--- START OF The input ---

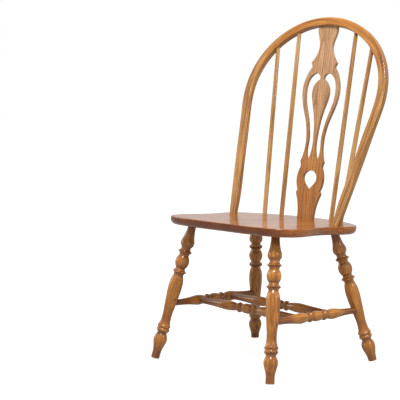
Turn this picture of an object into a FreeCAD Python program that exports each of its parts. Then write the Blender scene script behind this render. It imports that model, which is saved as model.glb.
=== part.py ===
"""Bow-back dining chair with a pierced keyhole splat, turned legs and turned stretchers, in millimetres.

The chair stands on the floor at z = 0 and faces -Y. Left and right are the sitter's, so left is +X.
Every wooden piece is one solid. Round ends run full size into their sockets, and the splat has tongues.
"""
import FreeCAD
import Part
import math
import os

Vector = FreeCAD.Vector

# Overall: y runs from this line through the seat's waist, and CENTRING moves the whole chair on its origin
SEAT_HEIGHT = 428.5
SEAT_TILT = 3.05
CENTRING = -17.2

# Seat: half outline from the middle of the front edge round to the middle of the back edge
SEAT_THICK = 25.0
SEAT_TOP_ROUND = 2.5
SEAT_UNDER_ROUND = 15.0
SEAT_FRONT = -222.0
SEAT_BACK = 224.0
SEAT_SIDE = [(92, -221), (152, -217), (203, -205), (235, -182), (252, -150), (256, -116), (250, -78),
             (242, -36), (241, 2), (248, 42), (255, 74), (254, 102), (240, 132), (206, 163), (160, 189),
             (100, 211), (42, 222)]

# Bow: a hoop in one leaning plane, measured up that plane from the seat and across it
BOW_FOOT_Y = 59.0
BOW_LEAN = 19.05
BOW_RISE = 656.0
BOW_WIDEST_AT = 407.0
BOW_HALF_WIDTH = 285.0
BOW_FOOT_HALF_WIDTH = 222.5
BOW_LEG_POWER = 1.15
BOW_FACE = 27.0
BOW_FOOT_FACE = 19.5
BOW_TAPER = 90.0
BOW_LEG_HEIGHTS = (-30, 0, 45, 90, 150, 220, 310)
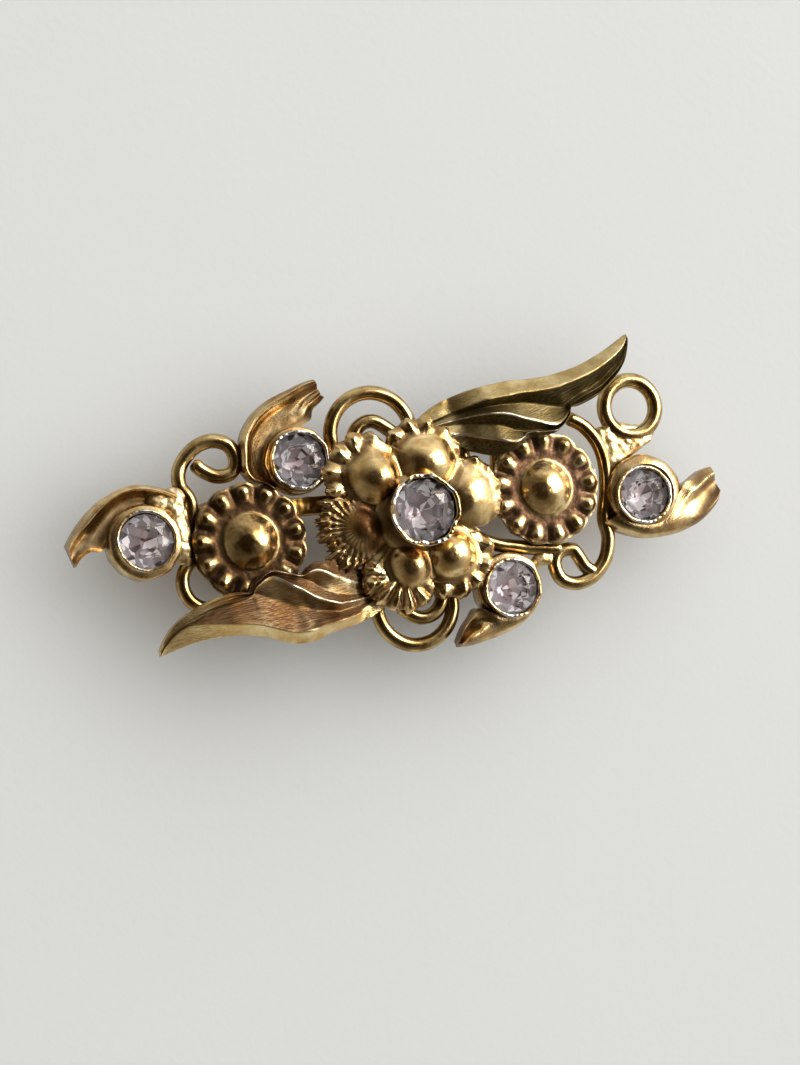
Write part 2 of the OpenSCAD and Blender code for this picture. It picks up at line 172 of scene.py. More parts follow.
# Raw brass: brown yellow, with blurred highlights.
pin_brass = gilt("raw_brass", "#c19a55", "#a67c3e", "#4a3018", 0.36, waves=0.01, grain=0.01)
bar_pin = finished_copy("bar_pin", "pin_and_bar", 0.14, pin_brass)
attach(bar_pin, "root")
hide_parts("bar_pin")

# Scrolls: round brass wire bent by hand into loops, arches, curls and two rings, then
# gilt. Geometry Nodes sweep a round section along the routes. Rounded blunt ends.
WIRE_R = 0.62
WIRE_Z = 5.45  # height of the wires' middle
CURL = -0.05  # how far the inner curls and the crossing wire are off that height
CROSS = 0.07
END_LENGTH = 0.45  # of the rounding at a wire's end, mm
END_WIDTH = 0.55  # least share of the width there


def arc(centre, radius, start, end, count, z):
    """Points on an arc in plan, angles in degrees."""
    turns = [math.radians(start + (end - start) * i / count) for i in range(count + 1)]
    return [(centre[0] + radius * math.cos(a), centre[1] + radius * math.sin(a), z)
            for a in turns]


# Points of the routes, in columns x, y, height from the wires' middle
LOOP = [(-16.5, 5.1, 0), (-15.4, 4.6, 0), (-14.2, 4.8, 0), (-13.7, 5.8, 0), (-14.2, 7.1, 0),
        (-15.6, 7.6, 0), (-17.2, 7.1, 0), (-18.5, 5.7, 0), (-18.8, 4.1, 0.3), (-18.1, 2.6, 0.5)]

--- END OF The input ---

** Aim of the exercise **
Quote the records above from their first line through the line containing "BOW_LEG_HEIGHTS = (-30, 0, 45, 90, 150, 220, 310)", both ends included.

** Solution for this problem **
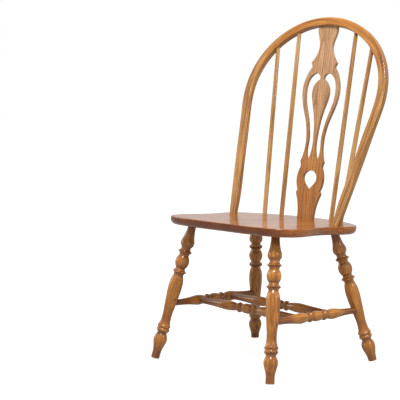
Turn this picture of an object into a FreeCAD Python program that exports each of its parts. Then write the Blender scene script behind this render. It imports that model, which is saved as model.glb.
=== part.py ===
"""Bow-back dining chair with a pierced keyhole splat, turned legs and turned stretchers, in millimetres.

The chair stands on the floor at z = 0 and faces -Y. Left and right are the sitter's, so left is +X.
Every wooden piece is one solid. Round ends run full size into their sockets, and the splat has tongues.
"""
import FreeCAD
import Part
import math
import os

Vector = FreeCAD.Vector

# Overall: y runs from this line through the seat's waist, and CENTRING moves the whole chair on its origin
SEAT_HEIGHT = 428.5
SEAT_TILT = 3.05
CENTRING = -17.2

# Seat: half outline from the middle of the front edge round to the middle of the back edge
SEAT_THICK = 25.0
SEAT_TOP_ROUND = 2.5
SEAT_UNDER_ROUND = 15.0
SEAT_FRONT = -222.0
SEAT_BACK = 224.0
SEAT_SIDE = [(92, -221), (152, -217), (203, -205), (235, -182), (252, -150), (256, -116), (250, -78),
             (242, -36), (241, 2), (248, 42), (255, 74), (254, 102), (240, 132), (206, 163), (160, 189),
             (100, 211), (42, 222)]

# Bow: a hoop in one leaning plane, measured up that plane from the seat and across it
BOW_FOOT_Y = 59.0
BOW_LEAN = 19.05
BOW_RISE = 656.0
BOW_WIDEST_AT = 407.0
BOW_HALF_WIDTH = 285.0
BOW_FOOT_HALF_WIDTH = 222.5
BOW_LEG_POWER = 1.15
BOW_FACE = 27.0
BOW_FOOT_FACE = 19.5
BOW_TAPER = 90.0
BOW_LEG_HEIGHTS = (-30, 0, 45, 90, 150, 220, 310)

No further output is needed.